In 2007, the tournament’s carcass was dragged along for 47 days through 51 matches involving 16 teams. This time, the cup has been “compressed” to 49 matches played in 42 days, even though it involves two fewer teams. As weight loss exercises go, this is the equivalent of sitting in the steam room for 30 minutes. Moreover, unlike in 2007, the first three quarters of the tournament will consist of little excitement other than betting on who will hit the most sixes in the qualifying stages of the tournament. Group B is particularly galling: Australia, Pakistan, Sri Lanka and New Zealand face the immense task of knocking out Canada, Kenya and Zimbabwe en route to the quarters.
Why, then, didn’t the powers-that-be organize the world cup in a more competitive format? How about fewer associates? How about retaining the current group structure but eliminating the quarterfinal stage and moving straight to the semis (imagine how exciting that would be!)?
The most important factor driving the design of the present format was undoubtedly the need to ensure that India plays as many games as possible. India’s early exit from the 2007 edition dealt a sucker punch to global corporate interests in the World Cup and led to the tournament dropping off the media map somewhere into the third week. Light-bulbs flashed in the minds of the ICC powers-that-be even as they were extinguished during the 2007 final: financial salvation lies in India and India alone. In fact, Ashok Malik argues that it was India’s early exit in 2007 that led to the birth of the IPL: a tournament guaranteeing television broadcasters and corporate sponsors a predetermined dose of Indian cricket stars for the Indian cricket-watching public. The introduction of the TRP-guarantee model – where sponsors and advertisers pay television channels on the basis of the TRP ratings achieved during their slots – ensured that the value of the broadcast deals are now very closely tied in with India’s progress through any major tournament.
No surprises there, of course: India accounts for over 70 per cent of the sport’s global revenues. But would the tournament really suffer if it was redesigned to move straight from the group stages to the semi-final? The long suffering Indian fan would only be cheated of (spared?) one single match, and, instead, would be treated to the delight of 38 potential humdingers (excluding associate-associate matches).

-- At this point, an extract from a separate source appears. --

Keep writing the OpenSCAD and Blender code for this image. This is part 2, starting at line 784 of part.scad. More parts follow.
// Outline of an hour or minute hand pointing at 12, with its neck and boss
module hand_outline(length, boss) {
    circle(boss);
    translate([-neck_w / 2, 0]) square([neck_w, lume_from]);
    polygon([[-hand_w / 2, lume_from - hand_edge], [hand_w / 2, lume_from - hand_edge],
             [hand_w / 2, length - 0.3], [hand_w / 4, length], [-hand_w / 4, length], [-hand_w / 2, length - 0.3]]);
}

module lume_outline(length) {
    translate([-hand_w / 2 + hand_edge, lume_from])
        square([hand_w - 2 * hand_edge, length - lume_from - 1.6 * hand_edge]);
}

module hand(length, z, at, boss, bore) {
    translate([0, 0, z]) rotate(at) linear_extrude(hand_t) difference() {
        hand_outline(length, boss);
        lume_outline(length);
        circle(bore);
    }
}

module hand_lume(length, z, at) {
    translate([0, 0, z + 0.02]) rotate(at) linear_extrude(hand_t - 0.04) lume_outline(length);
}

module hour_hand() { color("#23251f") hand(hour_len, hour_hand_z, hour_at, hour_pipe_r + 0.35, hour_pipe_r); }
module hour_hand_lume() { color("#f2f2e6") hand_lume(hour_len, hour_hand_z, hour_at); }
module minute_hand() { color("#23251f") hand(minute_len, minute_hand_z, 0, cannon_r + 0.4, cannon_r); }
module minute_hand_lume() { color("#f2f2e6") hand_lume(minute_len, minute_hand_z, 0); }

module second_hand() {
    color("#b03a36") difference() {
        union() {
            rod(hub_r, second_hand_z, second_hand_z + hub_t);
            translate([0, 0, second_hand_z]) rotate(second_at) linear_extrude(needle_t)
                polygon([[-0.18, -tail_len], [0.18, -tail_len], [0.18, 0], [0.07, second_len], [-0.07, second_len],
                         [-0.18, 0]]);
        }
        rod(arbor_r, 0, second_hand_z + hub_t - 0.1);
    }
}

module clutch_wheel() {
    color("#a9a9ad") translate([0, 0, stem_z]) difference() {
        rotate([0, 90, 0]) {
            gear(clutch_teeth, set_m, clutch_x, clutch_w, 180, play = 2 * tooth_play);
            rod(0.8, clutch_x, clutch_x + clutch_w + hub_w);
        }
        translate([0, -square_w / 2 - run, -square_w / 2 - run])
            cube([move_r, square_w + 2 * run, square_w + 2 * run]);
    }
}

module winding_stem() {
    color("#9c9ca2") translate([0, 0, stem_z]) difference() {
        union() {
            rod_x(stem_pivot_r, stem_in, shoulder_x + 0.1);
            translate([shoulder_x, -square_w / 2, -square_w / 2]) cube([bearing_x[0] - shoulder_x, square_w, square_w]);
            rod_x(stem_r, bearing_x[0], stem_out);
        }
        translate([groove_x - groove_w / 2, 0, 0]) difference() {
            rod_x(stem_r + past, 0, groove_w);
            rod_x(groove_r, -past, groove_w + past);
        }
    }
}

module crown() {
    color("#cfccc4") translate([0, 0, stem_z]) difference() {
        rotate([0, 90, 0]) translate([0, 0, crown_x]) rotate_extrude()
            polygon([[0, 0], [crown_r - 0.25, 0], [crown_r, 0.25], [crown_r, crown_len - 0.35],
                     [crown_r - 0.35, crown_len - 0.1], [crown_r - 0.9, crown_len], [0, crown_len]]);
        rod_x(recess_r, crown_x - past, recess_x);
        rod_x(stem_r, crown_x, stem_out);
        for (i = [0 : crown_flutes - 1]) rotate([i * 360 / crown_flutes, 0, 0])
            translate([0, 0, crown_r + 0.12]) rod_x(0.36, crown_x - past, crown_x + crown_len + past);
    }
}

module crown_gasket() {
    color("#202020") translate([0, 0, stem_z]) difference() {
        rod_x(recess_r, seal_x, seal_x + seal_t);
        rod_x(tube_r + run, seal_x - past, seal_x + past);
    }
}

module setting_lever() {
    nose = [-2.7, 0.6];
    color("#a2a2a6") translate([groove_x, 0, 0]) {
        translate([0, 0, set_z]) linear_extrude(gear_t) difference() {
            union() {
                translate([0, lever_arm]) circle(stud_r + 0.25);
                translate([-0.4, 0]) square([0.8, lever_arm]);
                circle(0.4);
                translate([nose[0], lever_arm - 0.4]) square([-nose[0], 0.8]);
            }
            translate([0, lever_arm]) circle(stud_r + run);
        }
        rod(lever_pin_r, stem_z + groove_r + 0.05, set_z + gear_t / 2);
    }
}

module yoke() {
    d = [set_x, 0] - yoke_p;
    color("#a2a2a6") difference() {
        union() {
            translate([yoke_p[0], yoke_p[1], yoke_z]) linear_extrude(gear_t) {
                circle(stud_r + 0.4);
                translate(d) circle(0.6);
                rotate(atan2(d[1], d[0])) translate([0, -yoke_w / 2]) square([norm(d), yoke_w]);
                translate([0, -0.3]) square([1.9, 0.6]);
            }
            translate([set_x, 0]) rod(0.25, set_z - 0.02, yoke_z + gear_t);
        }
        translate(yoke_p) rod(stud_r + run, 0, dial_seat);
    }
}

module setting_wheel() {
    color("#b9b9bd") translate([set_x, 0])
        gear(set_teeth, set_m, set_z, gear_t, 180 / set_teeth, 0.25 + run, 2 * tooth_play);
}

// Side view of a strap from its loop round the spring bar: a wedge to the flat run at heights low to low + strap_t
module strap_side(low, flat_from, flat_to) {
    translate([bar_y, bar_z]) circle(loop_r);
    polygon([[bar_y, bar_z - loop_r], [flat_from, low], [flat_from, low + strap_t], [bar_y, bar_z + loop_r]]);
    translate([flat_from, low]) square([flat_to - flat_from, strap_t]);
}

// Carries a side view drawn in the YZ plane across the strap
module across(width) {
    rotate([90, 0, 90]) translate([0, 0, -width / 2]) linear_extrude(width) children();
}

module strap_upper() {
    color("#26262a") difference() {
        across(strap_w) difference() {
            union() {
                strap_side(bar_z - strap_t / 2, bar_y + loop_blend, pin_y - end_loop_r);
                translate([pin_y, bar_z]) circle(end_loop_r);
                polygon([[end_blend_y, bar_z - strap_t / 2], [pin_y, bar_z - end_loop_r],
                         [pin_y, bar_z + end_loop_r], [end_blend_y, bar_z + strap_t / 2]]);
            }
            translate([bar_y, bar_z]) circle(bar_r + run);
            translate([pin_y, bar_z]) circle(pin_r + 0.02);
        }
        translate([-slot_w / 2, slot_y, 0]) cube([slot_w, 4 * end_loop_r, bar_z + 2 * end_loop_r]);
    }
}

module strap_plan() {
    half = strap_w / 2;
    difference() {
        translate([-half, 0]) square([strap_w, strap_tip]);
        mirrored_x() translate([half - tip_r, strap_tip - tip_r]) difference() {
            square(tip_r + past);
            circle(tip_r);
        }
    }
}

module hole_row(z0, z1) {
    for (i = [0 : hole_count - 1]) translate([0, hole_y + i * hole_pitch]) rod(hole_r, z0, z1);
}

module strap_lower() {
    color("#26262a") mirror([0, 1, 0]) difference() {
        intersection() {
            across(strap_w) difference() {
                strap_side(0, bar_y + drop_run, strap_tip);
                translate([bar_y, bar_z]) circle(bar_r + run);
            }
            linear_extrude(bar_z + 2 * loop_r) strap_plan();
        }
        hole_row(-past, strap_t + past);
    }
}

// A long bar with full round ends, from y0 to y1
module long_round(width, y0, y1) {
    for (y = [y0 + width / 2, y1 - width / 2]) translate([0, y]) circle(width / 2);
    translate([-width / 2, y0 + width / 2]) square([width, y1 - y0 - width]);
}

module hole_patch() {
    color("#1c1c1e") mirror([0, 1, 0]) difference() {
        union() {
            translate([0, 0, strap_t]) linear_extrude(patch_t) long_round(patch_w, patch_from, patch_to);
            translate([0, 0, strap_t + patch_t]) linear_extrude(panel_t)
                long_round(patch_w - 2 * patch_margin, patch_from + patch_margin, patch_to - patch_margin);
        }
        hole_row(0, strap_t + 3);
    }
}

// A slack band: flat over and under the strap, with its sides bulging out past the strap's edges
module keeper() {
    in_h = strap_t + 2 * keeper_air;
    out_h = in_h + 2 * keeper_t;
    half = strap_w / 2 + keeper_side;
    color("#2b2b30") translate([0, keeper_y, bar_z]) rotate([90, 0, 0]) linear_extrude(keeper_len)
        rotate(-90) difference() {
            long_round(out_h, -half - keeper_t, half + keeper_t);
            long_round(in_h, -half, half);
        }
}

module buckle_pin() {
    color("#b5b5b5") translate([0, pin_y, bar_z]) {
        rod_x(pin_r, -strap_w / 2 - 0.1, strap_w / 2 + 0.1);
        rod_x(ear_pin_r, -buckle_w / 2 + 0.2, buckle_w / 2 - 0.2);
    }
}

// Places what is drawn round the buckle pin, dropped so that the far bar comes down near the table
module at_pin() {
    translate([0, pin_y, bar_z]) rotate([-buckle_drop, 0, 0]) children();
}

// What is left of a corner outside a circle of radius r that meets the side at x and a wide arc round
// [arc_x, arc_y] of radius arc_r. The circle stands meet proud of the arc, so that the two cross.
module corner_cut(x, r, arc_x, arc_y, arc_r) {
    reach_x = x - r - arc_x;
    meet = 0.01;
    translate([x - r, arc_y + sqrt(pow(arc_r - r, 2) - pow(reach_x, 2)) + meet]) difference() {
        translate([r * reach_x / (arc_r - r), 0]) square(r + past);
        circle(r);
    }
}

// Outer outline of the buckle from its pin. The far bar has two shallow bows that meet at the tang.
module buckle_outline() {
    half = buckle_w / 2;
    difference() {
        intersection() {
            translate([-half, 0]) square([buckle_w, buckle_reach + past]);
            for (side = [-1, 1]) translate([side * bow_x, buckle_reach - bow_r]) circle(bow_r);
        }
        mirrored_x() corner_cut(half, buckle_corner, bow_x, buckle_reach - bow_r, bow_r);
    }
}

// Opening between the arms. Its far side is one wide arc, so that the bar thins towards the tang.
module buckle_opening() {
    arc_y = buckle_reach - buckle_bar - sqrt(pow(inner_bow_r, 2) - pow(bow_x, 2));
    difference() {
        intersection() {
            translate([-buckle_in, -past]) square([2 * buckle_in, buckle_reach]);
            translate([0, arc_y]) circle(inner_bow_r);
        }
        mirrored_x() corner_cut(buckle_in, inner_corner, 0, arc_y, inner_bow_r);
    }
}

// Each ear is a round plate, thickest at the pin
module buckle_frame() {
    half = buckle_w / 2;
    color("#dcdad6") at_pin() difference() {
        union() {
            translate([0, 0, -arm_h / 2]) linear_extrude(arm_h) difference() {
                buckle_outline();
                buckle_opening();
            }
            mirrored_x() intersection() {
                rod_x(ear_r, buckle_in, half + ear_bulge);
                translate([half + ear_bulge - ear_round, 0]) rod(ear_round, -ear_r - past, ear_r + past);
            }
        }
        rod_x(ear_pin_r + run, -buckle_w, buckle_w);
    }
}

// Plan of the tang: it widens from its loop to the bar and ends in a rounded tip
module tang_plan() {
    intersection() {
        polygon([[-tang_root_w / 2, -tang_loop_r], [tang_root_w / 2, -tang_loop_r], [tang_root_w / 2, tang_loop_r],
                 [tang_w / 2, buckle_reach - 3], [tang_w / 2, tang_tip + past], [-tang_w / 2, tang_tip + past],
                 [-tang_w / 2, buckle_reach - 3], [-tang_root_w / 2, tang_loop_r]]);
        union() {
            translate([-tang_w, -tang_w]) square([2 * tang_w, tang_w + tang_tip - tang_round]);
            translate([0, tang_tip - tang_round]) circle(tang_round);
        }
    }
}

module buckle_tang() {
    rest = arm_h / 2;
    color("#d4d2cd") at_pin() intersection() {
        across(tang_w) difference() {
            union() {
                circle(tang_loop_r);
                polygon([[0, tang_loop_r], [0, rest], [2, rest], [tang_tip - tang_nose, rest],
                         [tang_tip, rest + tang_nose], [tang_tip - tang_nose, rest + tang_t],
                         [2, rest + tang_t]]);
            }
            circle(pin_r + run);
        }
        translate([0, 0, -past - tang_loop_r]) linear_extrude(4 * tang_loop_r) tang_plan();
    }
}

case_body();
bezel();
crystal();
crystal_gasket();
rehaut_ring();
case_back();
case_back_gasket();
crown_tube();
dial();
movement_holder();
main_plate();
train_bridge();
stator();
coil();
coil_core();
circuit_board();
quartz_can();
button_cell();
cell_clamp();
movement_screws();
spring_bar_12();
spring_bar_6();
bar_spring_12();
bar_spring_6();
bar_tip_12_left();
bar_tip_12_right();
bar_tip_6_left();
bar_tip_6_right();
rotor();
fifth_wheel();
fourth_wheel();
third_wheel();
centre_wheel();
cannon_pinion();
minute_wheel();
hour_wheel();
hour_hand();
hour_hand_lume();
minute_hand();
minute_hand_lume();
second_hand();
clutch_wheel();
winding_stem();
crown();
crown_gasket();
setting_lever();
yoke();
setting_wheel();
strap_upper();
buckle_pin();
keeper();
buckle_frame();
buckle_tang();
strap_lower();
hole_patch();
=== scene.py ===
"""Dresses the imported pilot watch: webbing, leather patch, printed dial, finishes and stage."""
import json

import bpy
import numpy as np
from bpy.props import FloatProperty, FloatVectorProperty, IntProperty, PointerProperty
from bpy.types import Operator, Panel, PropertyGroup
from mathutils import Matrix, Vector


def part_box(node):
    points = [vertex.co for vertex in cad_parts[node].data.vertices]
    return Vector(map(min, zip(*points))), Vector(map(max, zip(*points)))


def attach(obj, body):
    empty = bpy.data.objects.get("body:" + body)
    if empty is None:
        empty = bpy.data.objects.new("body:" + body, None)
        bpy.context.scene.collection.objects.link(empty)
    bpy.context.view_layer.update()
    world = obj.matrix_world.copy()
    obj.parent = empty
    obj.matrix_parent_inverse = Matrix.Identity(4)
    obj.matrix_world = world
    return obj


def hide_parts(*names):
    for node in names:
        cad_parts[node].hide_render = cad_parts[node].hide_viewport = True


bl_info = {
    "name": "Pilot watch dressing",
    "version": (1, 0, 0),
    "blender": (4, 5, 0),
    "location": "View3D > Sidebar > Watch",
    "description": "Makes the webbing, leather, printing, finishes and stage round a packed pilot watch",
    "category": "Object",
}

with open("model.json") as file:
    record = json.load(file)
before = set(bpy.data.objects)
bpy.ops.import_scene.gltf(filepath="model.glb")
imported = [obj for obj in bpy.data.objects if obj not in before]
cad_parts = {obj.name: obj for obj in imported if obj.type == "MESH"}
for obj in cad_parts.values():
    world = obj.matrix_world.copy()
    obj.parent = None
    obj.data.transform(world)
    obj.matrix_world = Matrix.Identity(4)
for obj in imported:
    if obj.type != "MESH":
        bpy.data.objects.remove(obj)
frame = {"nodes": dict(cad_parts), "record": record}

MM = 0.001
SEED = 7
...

There is more, of course. Sponsorship and broadcast deals are signed on the basis of a given number of matches involving certain teams (cue the IPL franchise war when the BCCI threatened to throw out a bunch of teams). Corporations make bids based on financial projections that depend on the number of matches played and the teams involved in the game. No India is bad news for a sponsor, of course, but equally bad would be the decision by the ICC to turn the World Cup into a knock-out tournament overnight.
ESPNStar signed an eight year broadcast deal with the ICC in 2006 for the coverage of two ODI world cups, two T-20 world cups and three champions trophies. The deal was reportedly worth a sensational US$1.1 billion and almost certainly gave ESPN executives sleepless nights in the summer of 2007. They signed up for the tournament on the basis of a (presumably) predetermined number of games.
Would four games have made such a difference, though? Would those cash-flow projections have imploded if we threw in a number of highly competitive matches involving at least 6 top-flight teams?
Apparently, they would. Ad slots leap from a modest Rs 4 lakh per ten seconds in the group stages to R 24 lakhs in the QFs. So, assuming 30 second ad breaks between overs, 3 minutes for drinks breaks, 30 seconds for every wicket, 12 minutes during the innings break and 8 minutes before and after the match in two thirty minute segments brings us to 94 minutes of ads (assuming the fall of 14 wickets) worth Rs 135 crores. This doesn’t even include those exasperating ads that jump out at you from the screen while the game is on. This Rs 135 crore haul compares rather favourably with Rs 23 crore from the group stages. Seems pretty hard to think beyond the seven knock-out games.
(I hear a whisper. Maybe the first-round match ad slots would cost a bit more if the matches weren’t so pointless. But why bother with being inventive when there’s so much money to be made?).
Despite all these rumblings, I really am very excited about the World Cup. I’ve taken leave, booked plane tickets, organized the right sports channels on the right TV – I can’t wait till March 22!